The good news is the movie does work, and unlike Justice League where it was painfully obvious which scenes were shot by different directors, Solo very much feels like a singular vision. Alden Ehrenreich had an impossible task to play Han Solo, and while it takes a little while to settle into the change, once it does it’s all smooth sailing from there. Donald Glover steals every scene he’s in as Lando Calrissian and is clearly having so much fun playing the role. His transition is a little easier than Ehrenreich’s. Woody Harrelson is having fun getting to run around as an intergalactic thief, and Paul Bettany is chewing so much scenery as villain Dryden Vos it’s amazing that that there was anything left by the end.
The most polarizing character will likely be Emilia Clarke as Qi’Ra. It’s not that she’s a bad character, but the decisions they make with her are probably going to rub some people the wrong way. It’s not so much a fault on Clarke’s performance but the way that she is written. There are also some serious missed opportunities when it comes to the supporting cast. There is not nearly enough screen time dedicated to Val played by Thandie Newton, Rio played by Jon Favreau, or L3-37 played by Phoebe Waller-Bridge. There are also a few deep cuts into Star Wars lore that will leave fans very excited but could leave casual fans very confused.

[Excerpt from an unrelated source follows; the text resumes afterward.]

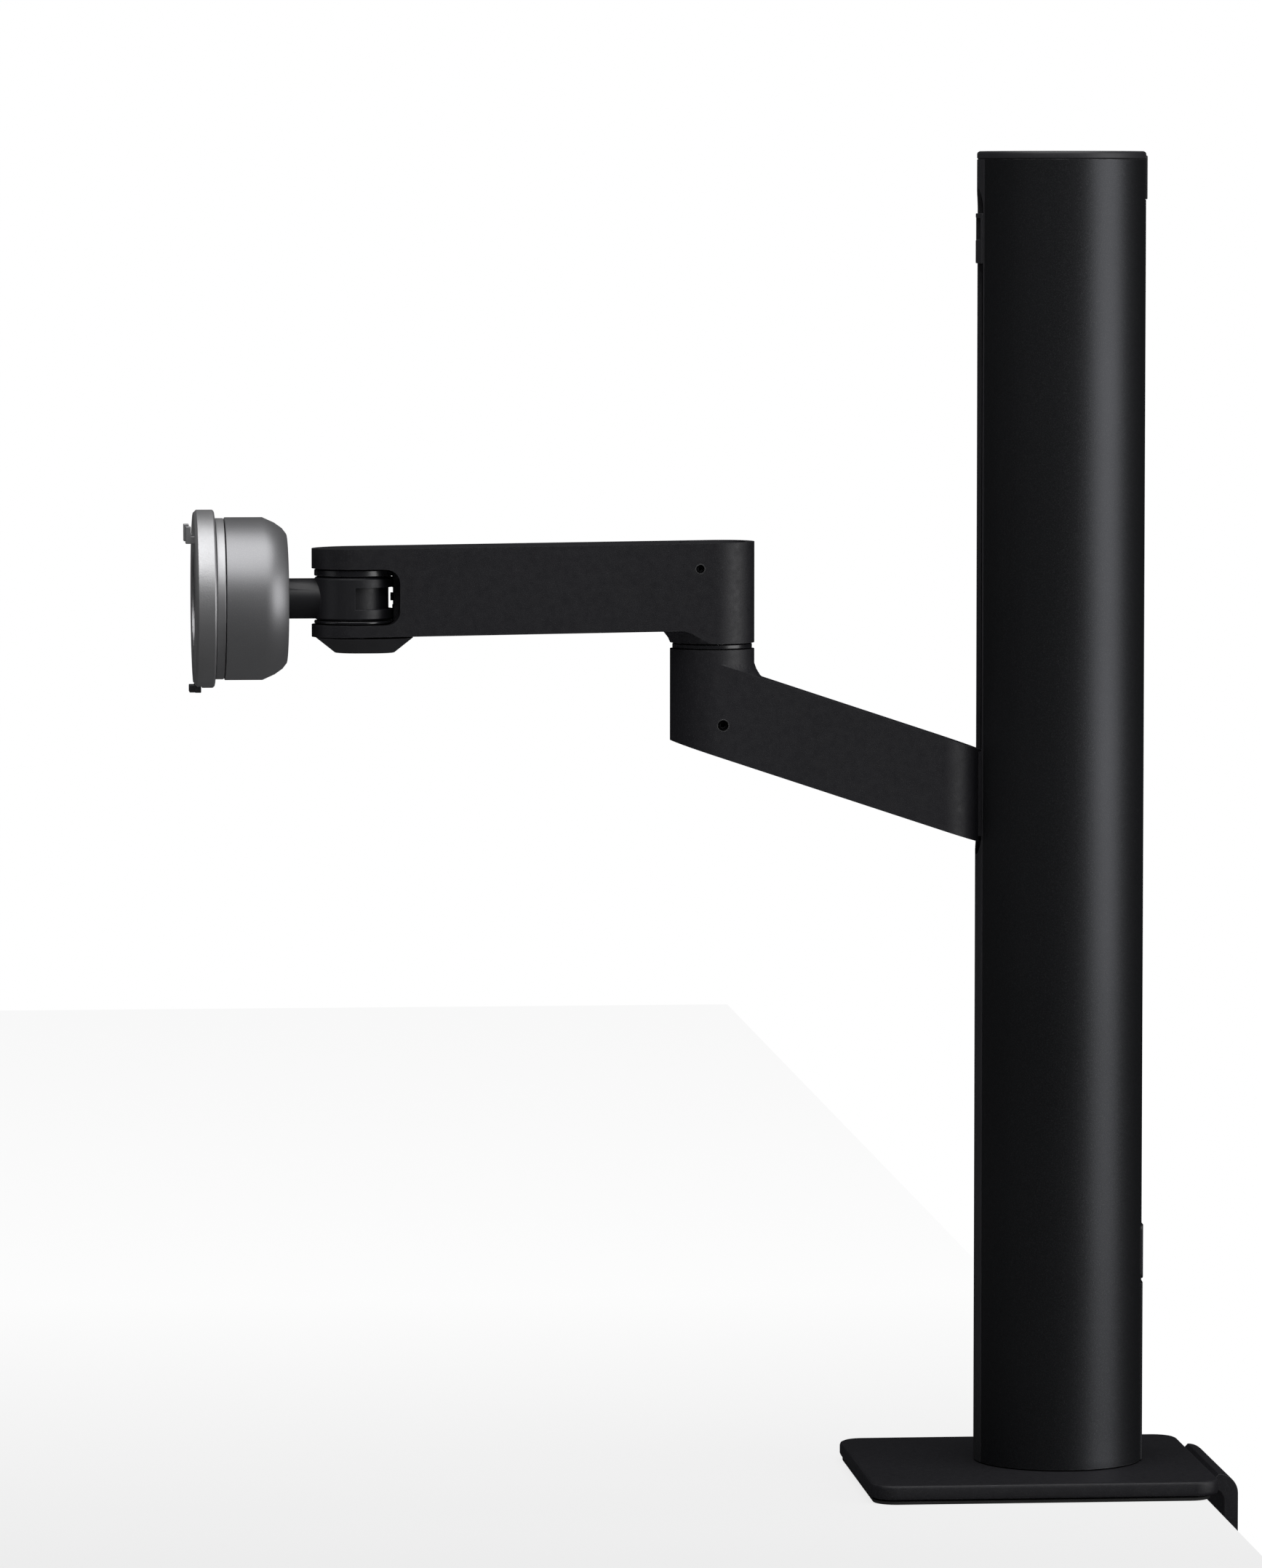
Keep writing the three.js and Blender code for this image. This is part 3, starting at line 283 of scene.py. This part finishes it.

For a movie that is supposed to be about a lawless man, everything about Solo feels very safe. The movie isn’t looking to change your preconceived notions about the character much at all, and the little bit of world-building it does could have virtually no impact on latter movies unless they decide to explore this time period some more. While Rogue One felt like it took a chance when it decided to kill off its entire main cast, we know certain members of this movie cannot die. There are moments when Han is in peril and the movie seems to slow down because we know he’ll survive. It’s the problem with making prequels, and while Solo does an admirable job of making us forget we know how it ends, the film can’t keep that up the entire time.
Solo: A Star Wars Story feels very much like a production that decided not to take risks when telling the origin of one of the most famous risk-takers in the canon. While the performances are fun and the story is entertaining, at the end of the day it feels very inconsequential to the series overall.